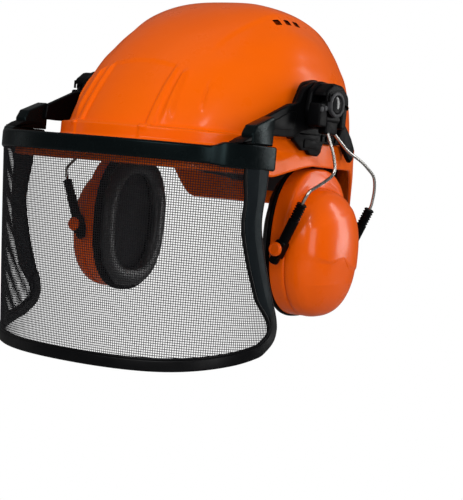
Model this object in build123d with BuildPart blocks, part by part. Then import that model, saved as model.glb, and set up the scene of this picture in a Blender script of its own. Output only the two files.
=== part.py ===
"""Forestry hard hat: helmet shell with harness, tilting mesh visor and two earmuffs.

Millimetres. +Z is up, the wearer faces -Y and the wearer's left side is +X.
The origin is in the middle of the head opening, level with the foot of the forehead band.
Left-hand pieces are modelled and the right-hand ones are their mirror images.
"""
from build123d import *
import os
from math import atan2, copysign, cos, degrees, pi, radians, sin

os.makedirs("parts", exist_ok=True)

# ---------------------------------------------------------------- driving dimensions
# Helmet shell
WALL = 2.5
CENTRE_Y = 4.6                 # fore-and-aft station where the shell is widest
DOME_TOP = 115.0
DOME_FOOT = 8.0                # height of the rain ledge round the dome
OUTLINE_POINTS = 36
PLAN_POWER = 2.15              # superellipse power of the dome in plan
SIDE_SWELL = (101.2, -10.0, 2.58, 3.04)      # reach, foot height and two powers
FRONT_SWELL = (141.1, -37.1, 1.57, 1.60)
REAR_SWELL = (114.0, -12.0, 2.71, 3.11)
LEDGE = (5.0, 7.0, 4.0)        # width of the ledge at the side, front and rear
PEAK_WIDTH = 107.0
PEAK_FRONT = 151.6             # reach of the peak ahead of the widest station
PEAK_POWER = 4.5
PEAK_ROOT = -1.0               # height where the peak leaves the forehead band
PEAK_EDGE = -16.0              # height of the peak's upper edge
FRONT_HEM = -20.0              # lower edge of the shell at the front and sides
EAR_HEM = -9.0                 # lower edge over the ears
NAPE_HEM = -42.0               # lower edge at the nape

VENT_X = 64.0
VENT_Y = (-10.0, 1.5, 13.0)
VENT_Z = 100.0

# Hub that carries the visor and an earmuff on each side
HUB_Y = -15.0
HUB_Z = 36.0
HUB_RADIUS = 18.0
PIN_RADIUS = 4.0
FIT = 0.05                     # radial running clearance
ADAPTER_IN = 101.7
BLADE_IN = 99.7                # inner face of the blade that drops into the shell's slot
BLADE_WIDTH = 22.0
ADAPTER_OUT = 106.6
ARM_IN = 107.0
ARM_OUT = 112.0
HUB_IN = 112.4
HUB_OUT = 129.0

# Visor
BAR_WIDTH = 120.5              # half width of the brow bar
BAR_FRONT = -160.5
BAR_REAR = -75.0
BAR_POWER = 2.55
BAR_TOP = -3.0
BAR_FOOT = -16.0
BAR_THICKNESS = 6.0
BLOCK_REAR = -71.0
BLOCK_FRONT = -127.0
BLOCK_TOP = 0.5
BLOCK_FOOT = -17.0
HEM_WIDTH = 122.5              # half width of the mesh at its lower edge
HEM_FRONT = -151.0
HEM_REAR = -60.0
HEM_POWER = 2.15
MESH_FOOT = -169.0

# Earmuff
CUP_Y = 10.0
CUP_Z = -68.0
CUP_BASE = 91.0                # plane of the cup's rim
CUP_DEPTH = 39.0
CUP_HALF = (41.0, 57.0)
CUP_POWER = 2.4
PIVOT_X = 104.0
PIVOT_Z = -74.0
SLEEVE_OFFSET = 45.4           # sleeves stand this far before and behind the cup's middle
SLEEVE_RADIUS = 4.0
WIRE_RADIUS = 1.2
SLIDE_X = 0.43                 # direction in which the cup slides on its wires
SLIDE_Z = 0.9028
SWING_X = 123.0                # axis about which the wires swing out
SWING_Z = 26.0

# Harness
BAND_SIDE = 73.0
BAND_REACH = 97.0
BAND_HEIGHT = 24.0
BAND_THICKNESS = 1.5
BAND_TILT = 8.0
STRAP_REACH = 101.5
STRAP_RISE = 78.0
STRAP_WIDTH = 20.0
HOOK_IN = 99.4                 # inner end of the harness hooks, from the centre line
KNOB_Y = 104.4
KNOB_Z = -17.0
PINION_RADIUS = 4.0


# ---------------------------------------------------------------- helpers
def save(builder, name):
    """Label one finished piece and write it."""
    builder.part.label = name
    export_step(builder.part, f"parts/{name}.step")


def save_pair(builder, name):
    """Write a left-hand piece and its mirror image for the right-hand side."""
    save(builder, name + "_left")
    with BuildPart() as other:
        mirror(builder.part, about=Plane.YZ)
    save(other, name + "_right")


def oval_points(side, front, rear, front_power, rear_power):
    """Points round a plan outline made of two superellipse halves."""
    points = []
    for index in range(OUTLINE_POINTS):
        angle = 2 * pi * (index + 0.5) / OUTLINE_POINTS
        reach, power = (rear, rear_power) if sin(angle) > 0 else (front, front_power)
        across = copysign(abs(cos(angle)) ** (2 / power), cos(angle))
        along = copysign(abs(sin(angle)) ** (2 / power), sin(angle))
        points.append((side * across, CENTRE_Y + reach * along))
    return points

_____

Exercise> Go through the listing above and restate it word for word.

Answer for the task>
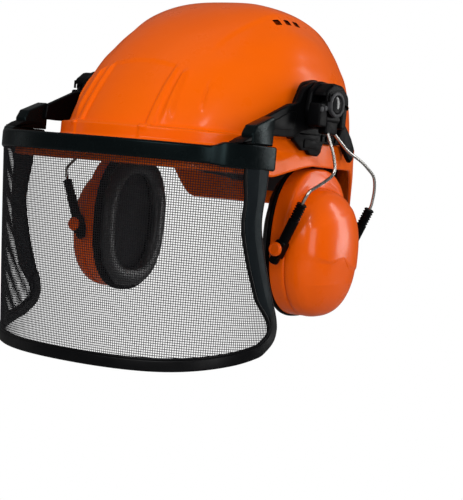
Model this object in build123d with BuildPart blocks, part by part. Then import that model, saved as model.glb, and set up the scene of this picture in a Blender script of its own. Output only the two files.
=== part.py ===
"""Forestry hard hat: helmet shell with harness, tilting mesh visor and two earmuffs.

Millimetres. +Z is up, the wearer faces -Y and the wearer's left side is +X.
The origin is in the middle of the head opening, level with the foot of the forehead band.
Left-hand pieces are modelled and the right-hand ones are their mirror images.
"""
from build123d import *
import os
from math import atan2, copysign, cos, degrees, pi, radians, sin

os.makedirs("parts", exist_ok=True)

# ---------------------------------------------------------------- driving dimensions
# Helmet shell
WALL = 2.5
CENTRE_Y = 4.6                 # fore-and-aft station where the shell is widest
DOME_TOP = 115.0
DOME_FOOT = 8.0                # height of the rain ledge round the dome
OUTLINE_POINTS = 36
PLAN_POWER = 2.15              # superellipse power of the dome in plan
SIDE_SWELL = (101.2, -10.0, 2.58, 3.04)      # reach, foot height and two powers
FRONT_SWELL = (141.1, -37.1, 1.57, 1.60)
REAR_SWELL = (114.0, -12.0, 2.71, 3.11)
LEDGE = (5.0, 7.0, 4.0)        # width of the ledge at the side, front and rear
PEAK_WIDTH = 107.0
PEAK_FRONT = 151.6             # reach of the peak ahead of the widest station
PEAK_POWER = 4.5
PEAK_ROOT = -1.0               # height where the peak leaves the forehead band
PEAK_EDGE = -16.0              # height of the peak's upper edge
FRONT_HEM = -20.0              # lower edge of the shell at the front and sides
EAR_HEM = -9.0                 # lower edge over the ears
NAPE_HEM = -42.0               # lower edge at the nape

VENT_X = 64.0
VENT_Y = (-10.0, 1.5, 13.0)
VENT_Z = 100.0

# Hub that carries the visor and an earmuff on each side
HUB_Y = -15.0
HUB_Z = 36.0
HUB_RADIUS = 18.0
PIN_RADIUS = 4.0
FIT = 0.05                     # radial running clearance
ADAPTER_IN = 101.7
BLADE_IN = 99.7                # inner face of the blade that drops into the shell's slot
BLADE_WIDTH = 22.0
ADAPTER_OUT = 106.6
ARM_IN = 107.0
ARM_OUT = 112.0
HUB_IN = 112.4
HUB_OUT = 129.0

# Visor
BAR_WIDTH = 120.5              # half width of the brow bar
BAR_FRONT = -160.5
BAR_REAR = -75.0
BAR_POWER = 2.55
BAR_TOP = -3.0
BAR_FOOT = -16.0
BAR_THICKNESS = 6.0
BLOCK_REAR = -71.0
BLOCK_FRONT = -127.0
BLOCK_TOP = 0.5
BLOCK_FOOT = -17.0
HEM_WIDTH = 122.5              # half width of the mesh at its lower edge
HEM_FRONT = -151.0
HEM_REAR = -60.0
HEM_POWER = 2.15
MESH_FOOT = -169.0

# Earmuff
CUP_Y = 10.0
CUP_Z = -68.0
CUP_BASE = 91.0                # plane of the cup's rim
CUP_DEPTH = 39.0
CUP_HALF = (41.0, 57.0)
CUP_POWER = 2.4
PIVOT_X = 104.0
PIVOT_Z = -74.0
SLEEVE_OFFSET = 45.4           # sleeves stand this far before and behind the cup's middle
SLEEVE_RADIUS = 4.0
WIRE_RADIUS = 1.2
SLIDE_X = 0.43                 # direction in which the cup slides on its wires
SLIDE_Z = 0.9028
SWING_X = 123.0                # axis about which the wires swing out
SWING_Z = 26.0

# Harness
BAND_SIDE = 73.0
BAND_REACH = 97.0
BAND_HEIGHT = 24.0
BAND_THICKNESS = 1.5
BAND_TILT = 8.0
STRAP_REACH = 101.5
STRAP_RISE = 78.0
STRAP_WIDTH = 20.0
HOOK_IN = 99.4                 # inner end of the harness hooks, from the centre line
KNOB_Y = 104.4
KNOB_Z = -17.0
PINION_RADIUS = 4.0


# ---------------------------------------------------------------- helpers
def save(builder, name):
    """Label one finished piece and write it."""
    builder.part.label = name
    export_step(builder.part, f"parts/{name}.step")


def save_pair(builder, name):
    """Write a left-hand piece and its mirror image for the right-hand side."""
    save(builder, name + "_left")
    with BuildPart() as other:
        mirror(builder.part, about=Plane.YZ)
    save(other, name + "_right")


def oval_points(side, front, rear, front_power, rear_power):
    """Points round a plan outline made of two superellipse halves."""
    points = []
    for index in range(OUTLINE_POINTS):
        angle = 2 * pi * (index + 0.5) / OUTLINE_POINTS
        reach, power = (rear, rear_power) if sin(angle) > 0 else (front, front_power)
        across = copysign(abs(cos(angle)) ** (2 / power), cos(angle))
        along = copysign(abs(sin(angle)) ** (2 / power), sin(angle))
        points.append((side * across, CENTRE_Y + reach * along))
    return points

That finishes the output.